The domain from where threat actors loaded the malware is naturalfreshmall[.]com, currently offline, and the goal of the threat actors was to steal the credit card information of customers on the targeted online stores.
Planting backdoors
Sansec’s subsequent investigation unveiled that the attackers abused a known vulnerability in the Quickview plugin to inject rogue Magento admin users that could then run code with the highest privileges.
The abuse happens via adding a validation rule into the customer_eav_attribute table. This tricks the host app into crafting a malicious object, which is then used to create a simple backdoor (api_1.php).
The validation rules for new customers are the clever part of the attack, as this triggers the payload to be injected into the sign-up page.
In addition to injecting the credit card skimmer, the hackers can also use the api_1.php backdoor to execute commands on the remote server, leading to a complete site takeover.
In practice, though, siphoning payment details using MageCart atttacks (skimmers) is more beneficial to the threat actors; that’s why this particular wave of attacks focused on doing precisely that.

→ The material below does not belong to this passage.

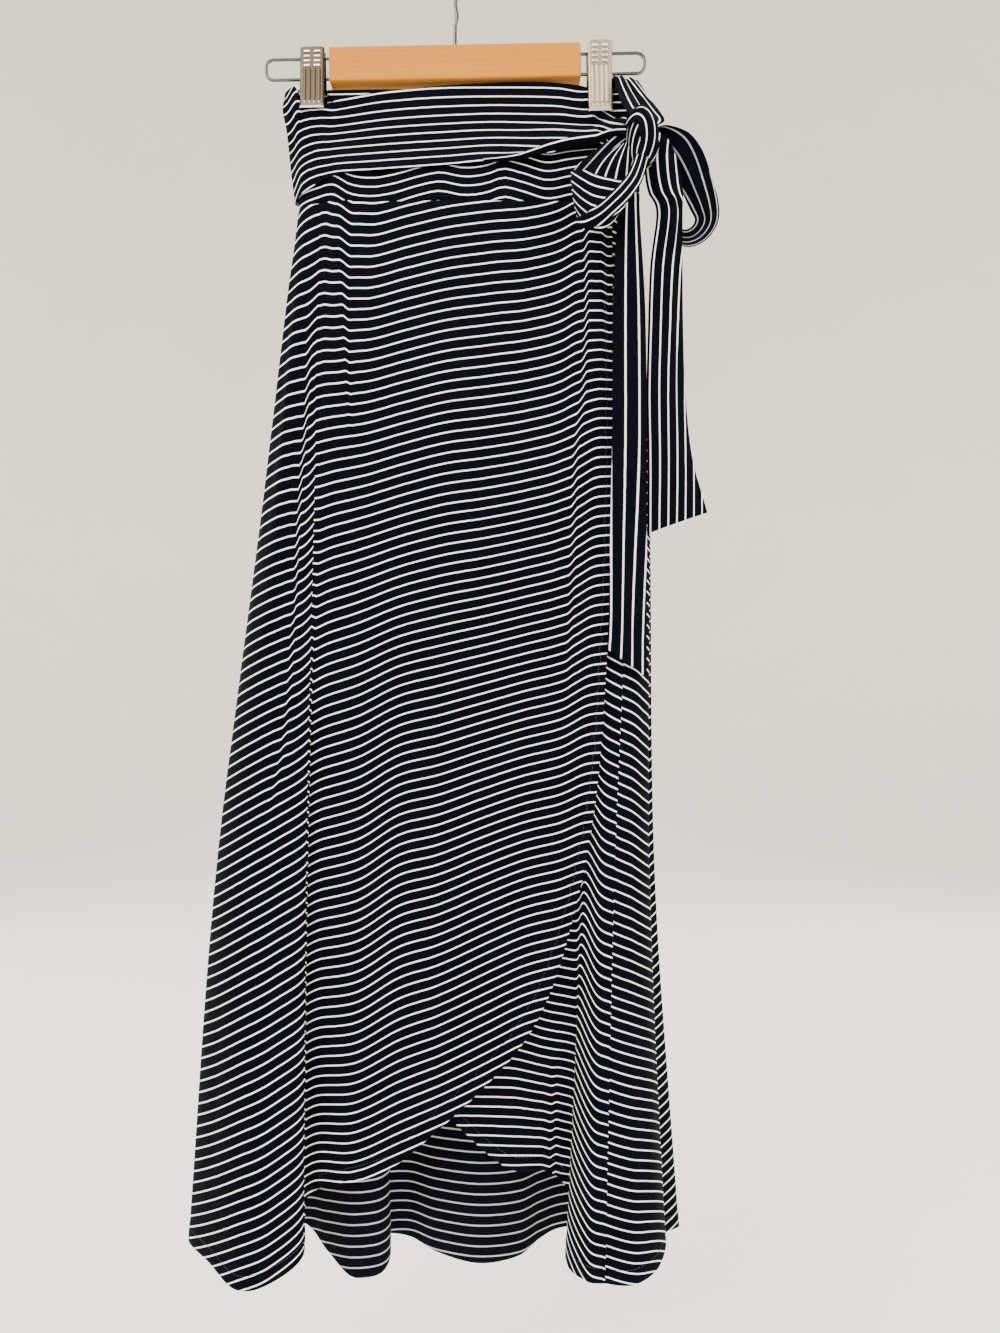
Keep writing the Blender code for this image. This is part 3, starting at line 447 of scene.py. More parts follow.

Sansec points out that in an extreme case, the adversaries injected as many as 19 backdoors on a single e-commerce platform, possibly experimenting to figure out what works best for their purpose or just being very serious about its redundancy.
Magento 1 is still in use
Adobe has stopped supporting the Magento 1 branch of the popular e-commerce platform since June 30, 2020, but thousands of sites are still using the outdated software.
This makes the sites vulnerable to a wide range of hacker attacks, and by extension, puts the sensitive details of their customers at risk.
These details typically include credit card numbers, shipping addresses, names, phone numbers, email addresses, and generally all that’s needed for placing an online order.